In a recent article for Tort Trial & Insurance Practice Law Journal, Goldberg Segalla’s Peter J. Biging turns his attention to defending “claims involving gross negligence, palpably credible allegations of fraud, intentional misconduct, or otherwise overtly malicious and utterly indefensible behavior.” In a situation like this — tasked with “defending the indefensible” —an attorney faces a host of “moral, ethical, and strategic considerations.”
Matters involving “indefensible” claims can, however, be defended, as Peter explains. In his paper, Peter aims a keen eye at many of the challenges associated with these difficult defenses, from American Bar Association standards and the limits of witness preparation to technical defenses and the possibility of early settlement.

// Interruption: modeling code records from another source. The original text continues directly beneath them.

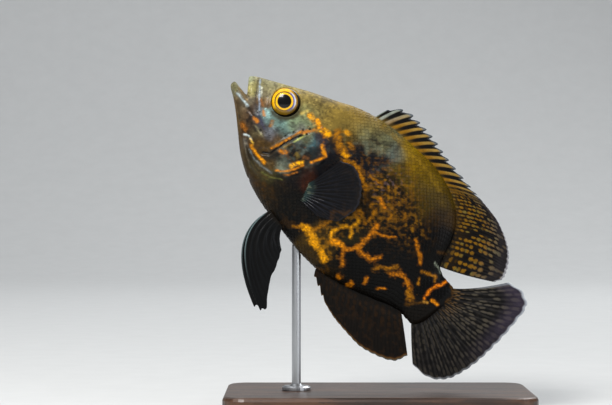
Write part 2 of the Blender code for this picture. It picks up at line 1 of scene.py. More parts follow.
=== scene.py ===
# %% [markdown]
# # An oscar fish on a display stand
# The fish hangs nose up with every fin spread, as a museum would show it, on a dark base with one steel
# rod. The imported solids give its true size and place. This script dresses them: one skin without seams, a
# coat of scales, finely ribbed fins, wet eyes, and the finish of the stand.

import math

import bpy
import numpy as np
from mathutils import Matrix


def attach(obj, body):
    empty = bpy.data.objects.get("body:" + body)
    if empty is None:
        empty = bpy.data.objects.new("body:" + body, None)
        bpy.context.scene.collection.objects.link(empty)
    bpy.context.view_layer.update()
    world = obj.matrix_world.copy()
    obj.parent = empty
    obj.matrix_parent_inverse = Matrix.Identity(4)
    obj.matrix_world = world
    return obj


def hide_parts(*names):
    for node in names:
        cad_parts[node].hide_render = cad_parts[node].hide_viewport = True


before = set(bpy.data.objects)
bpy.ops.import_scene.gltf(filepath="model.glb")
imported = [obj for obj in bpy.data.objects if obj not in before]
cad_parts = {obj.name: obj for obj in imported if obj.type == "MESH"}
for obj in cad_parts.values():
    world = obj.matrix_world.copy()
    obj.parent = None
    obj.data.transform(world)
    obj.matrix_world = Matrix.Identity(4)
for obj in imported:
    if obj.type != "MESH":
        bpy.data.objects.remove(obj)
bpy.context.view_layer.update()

# %% [markdown]
# ## The fish's own frame
# A fish is easiest to draw lying level, in millimetres: x runs from the snout to the tail, z from belly
# to back and y to its right side. `to_world` then sweeps the tail a little, pitches the fish up and sets
# it over the stand. The numbers are the ones that the solids were made from, so every piece lands where
# its solid is.

# %% The frame's sizes
PITCH = math.radians(49.8)
SIN, COS = math.sin(PITCH), math.cos(PITCH)
SWAY, SWAY_START, TOTAL_LENGTH = 5.0, 90.0, 202.0
BASE_HEIGHT, TAIL_CLEARANCE = 12.0, 9.0
LOWEST_TIP = (188.0, -30.3)
SNOUT_X = -73.3
SNOUT_Z = BASE_HEIGHT + TAIL_CLEARANCE + LOWEST_TIP[0] * SIN - LOWEST_TIP[1] * COS
MM = 0.001


def to_world(points):
    """Fish frame in mm to the scene's metres."""
    x, y, z = points[:, 0], points[:, 1], points[:, 2]
    reach = np.clip(x - SWAY_START, 0, None) / (TOTAL_LENGTH - SWAY_START)
    return MM * np.stack([
        SNOUT_X + x * COS + z * SIN,
        y - SWAY * reach**2,
        SNOUT_Z - x * SIN + z * COS,
    ], axis=1)


print("the snout stands at", np.round(to_world(np.zeros((1, 3)))[0], 3), "m")


# %% [markdown]
# ## Reading places off the photograph
# One pixel is 0.5554 mm at the fish, and the snout lies at pixel (246, 80). The markings are given in
# those pixels as strokes, like brush marks, so `in_photo` turns a place on the fish into pixels.

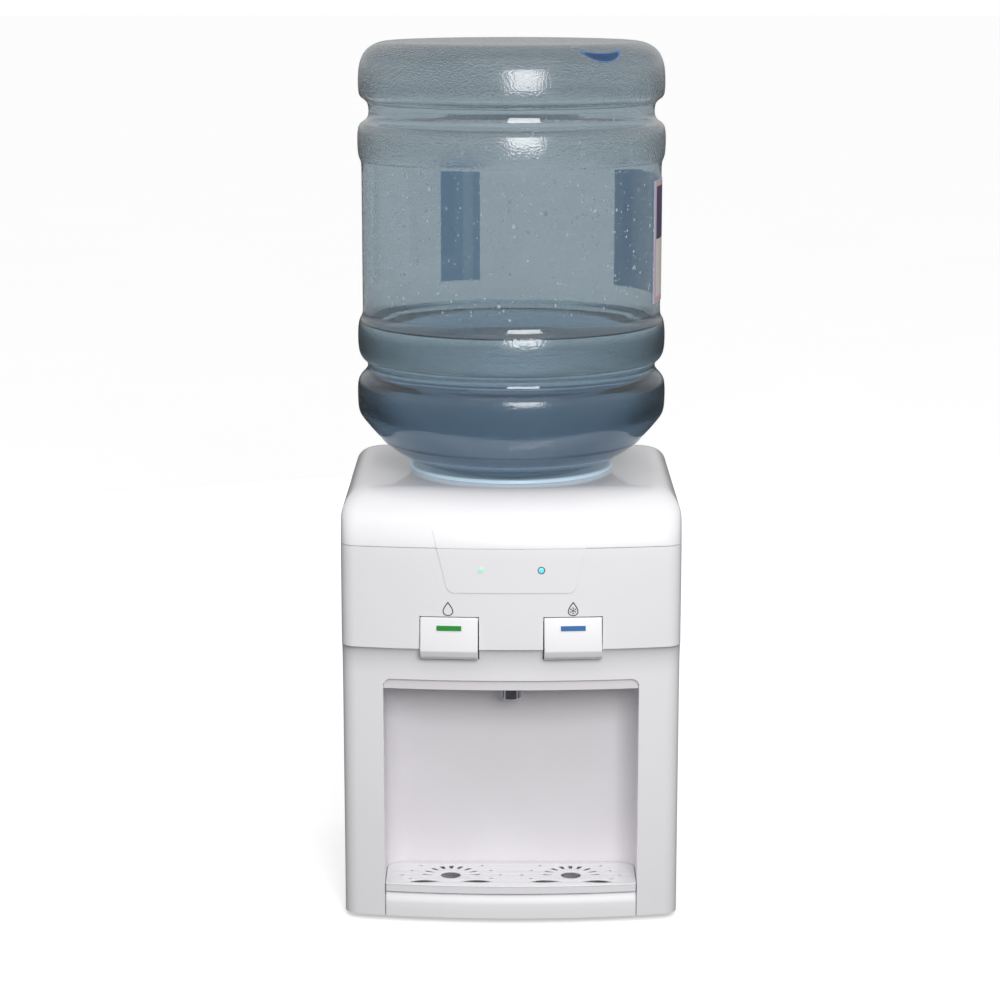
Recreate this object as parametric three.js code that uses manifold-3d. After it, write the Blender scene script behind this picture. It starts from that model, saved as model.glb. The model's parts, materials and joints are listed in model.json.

“When faced with the task of defending ‘indefensible’ conduct, it is important to understand that the role of a lawyer is to provide an honest, ethical, and fulsome defense of the client, to the best of his or her ability,” Peter writes. “If for moral, business, or other reasons you feel uncomfortable representing a client in these circumstances, it is your obligation to pass on the representation.” When an attorney does take on such a task, he cautions, he or she “must have a keen understanding not only of what evidence is admissible, but also of the relationship between the rules of evidence, the rules governing conﬂicts of interest, the attorney-client privilege, and the principles governing questionable evidence.”